Bayesian Estimation of Agent-Based Models via Adaptive Particle Markov Chain Monte Carlo

Abstract

Over the last decade, agent-based models in economics have reached a state of maturity that brought the tasks of statistical inference and goodness-of-fit of such models on the agenda of the research community. While most available papers have pursued a frequentist approach adopting either likelihood-based algorithms or simulated moment estimators, here we explore Bayesian estimation using a Markov chain Monte Carlo approach (MCMC). One major problem in the design of MCMC estimators is finding a parametrization that leads to a reasonable acceptance probability for new draws from the proposal density.
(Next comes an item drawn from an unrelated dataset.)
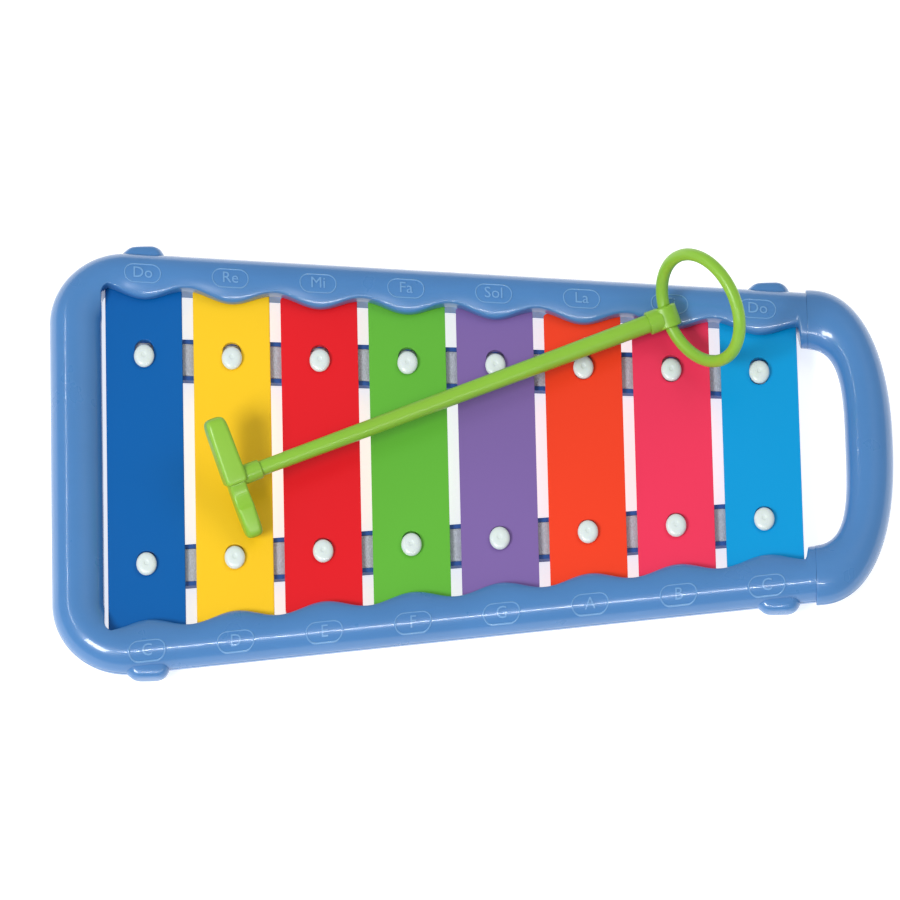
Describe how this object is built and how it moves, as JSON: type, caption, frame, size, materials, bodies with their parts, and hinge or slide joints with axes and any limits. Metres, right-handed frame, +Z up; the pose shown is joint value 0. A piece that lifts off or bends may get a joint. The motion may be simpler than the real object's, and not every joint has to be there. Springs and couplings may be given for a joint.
{
  "type": "glockenspiel",
  "caption": "Toddler's glockenspiel: coloured steel bars on felted rails inside a tapered blue tubular frame with a carry handle, and a green mallet with a ring lying on the bars",
  "frame": {"origin": "on the surface it rests on, at the middle of the outer box", "axes": "+X along the length, from the longest bar to the handle; +Y to the back; +Z up"},
  "size_m": [0.331, 0.1832, 0.0611],
  "materials": {
    "frame_blue": "glossy moulded plastic",
    "carrier_blue": "satin moulded plastic",
    "felt_grey": "pressed felt",
    "peg_white": "glossy moulded plastic",
    "screw_steel": "zinc plated",
    "mallet_green": "satin moulded plastic",
    "bar_dark_blue": "glossy baked enamel",
    "bar_yellow": "glossy baked enamel",
    "bar_red": "glossy baked enamel",
    "bar_green": "glossy baked enamel",
    "bar_purple": "glossy baked enamel",
    "bar_orange": "glossy baked enamel",
    "bar_pink": "glossy baked enamel",
    "bar_sky_blue": "glossy baked enamel"
  },
  "bodies": {
    "frame": {"frame_upper": "frame_blue", "frame_lower": "frame_blue", "handle_upper": "frame_blue", "handle_lower": "frame_blue", "bar_carrier": "carrier_blue", "felt_front": "felt_grey", "felt_back": "felt_grey", "pegs_front": "peg_white", "pegs_back": "peg_white", "side_plug_left_front": "frame_blue", "side_plug_left_back": "frame_blue", "side_plug_right_front": "frame_blue", "side_plug_right_back": "frame_blue", "frame_screws": "screw_steel"},
    "bar_1": {"bar_1_c": "bar_dark_blue"},
    "bar_2": {"bar_2_d": "bar_yellow"},
    "bar_3": {"bar_3_e": "bar_red"},
    "bar_4": {"bar_4_f": "bar_green"},
    "bar_5": {"bar_5_g": "bar_purple"},
    "bar_6": {"bar_6_a": "bar_orange"},
    "bar_7": {"bar_7_b": "bar_pink"},
    "bar_8": {"bar_8_c": "bar_sky_blue"},
    "mallet": {"mallet_head": "mallet_green", "mallet_shaft": "mallet_green", "mallet_eye": "mallet_green"},
    "ring": {"mallet_ring": "mallet_green"}
  },
  "joints": [
    {"name": "bar_1_float", "type": "slide", "parent": "frame", "child": "bar_1", "axis": [0, 0, 1], "range_m": [0, 0.0004]},
    {"name": "bar_2_float", "type": "slide", "parent": "frame", "child": "bar_2", "axis": [0, 0, 1], "range_m": [0, 0.0004]},
    {"name": "bar_3_float", "type": "slide", "parent": "frame", "child": "bar_3", "axis": [0, 0, 1], "range_m": [0, 0.0004]},
    {"name": "bar_4_float", "type": "slide", "parent": "frame", "child": "bar_4", "axis": [0, 0, 1], "range_m": [0, 0.0004]},
    {"name": "bar_5_float", "type": "slide", "parent": "frame", "child": "bar_5", "axis": [0, 0, 1], "range_m": [0, 0.0004]},
    {"name": "bar_6_float", "type": "slide", "parent": "frame", "child": "bar_6", "axis": [0, 0, 1], "range_m": [0, 0.0004]},
    {"name": "bar_7_float", "type": "slide", "parent": "frame", "child": "bar_7", "axis": [0, 0, 1], "range_m": [0, 0.0004]},
    {"name": "bar_8_float", "type": "slide", "parent": "frame", "child": "bar_8", "axis": [0, 0, 1], "range_m": [0, 0.0004]},
    {"name": "mallet_lift", "type": "slide", "parent": "frame", "child": "mallet", "axis": [0, 0, 1], "range_m": [0, 0.12]},
    {"name": "ring_swing", "type": "hinge", "parent": "mallet", "child": "ring", "pos_m": [0.078, 0.0516, 0.0216], "axis": [-0.3173, 0.8494, 0.4216], "range_deg": [-85, 24]}
  ]
}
With agent-based models the appropriate choice of the proposal density and its parameters becomes even more complex since such models often require a numerical approximation of the likelihood. This brings in additional factors affecting the acceptance rate as it will also depend on the approximation error of the likelihood. In this paper, we take advantage of a number of recent innovations in MCMC: We combine Particle Filter Markov Chain Monte Carlo as proposed by Andrieu et al. (J R Stat Soc B 72(Part 3):269–342, 2010) with adaptive choice of the proposal distribution and delayed rejection in order to identify an appropriate design of the MCMC estimator. We illustrate the methodology using two well-known behavioral asset pricing models.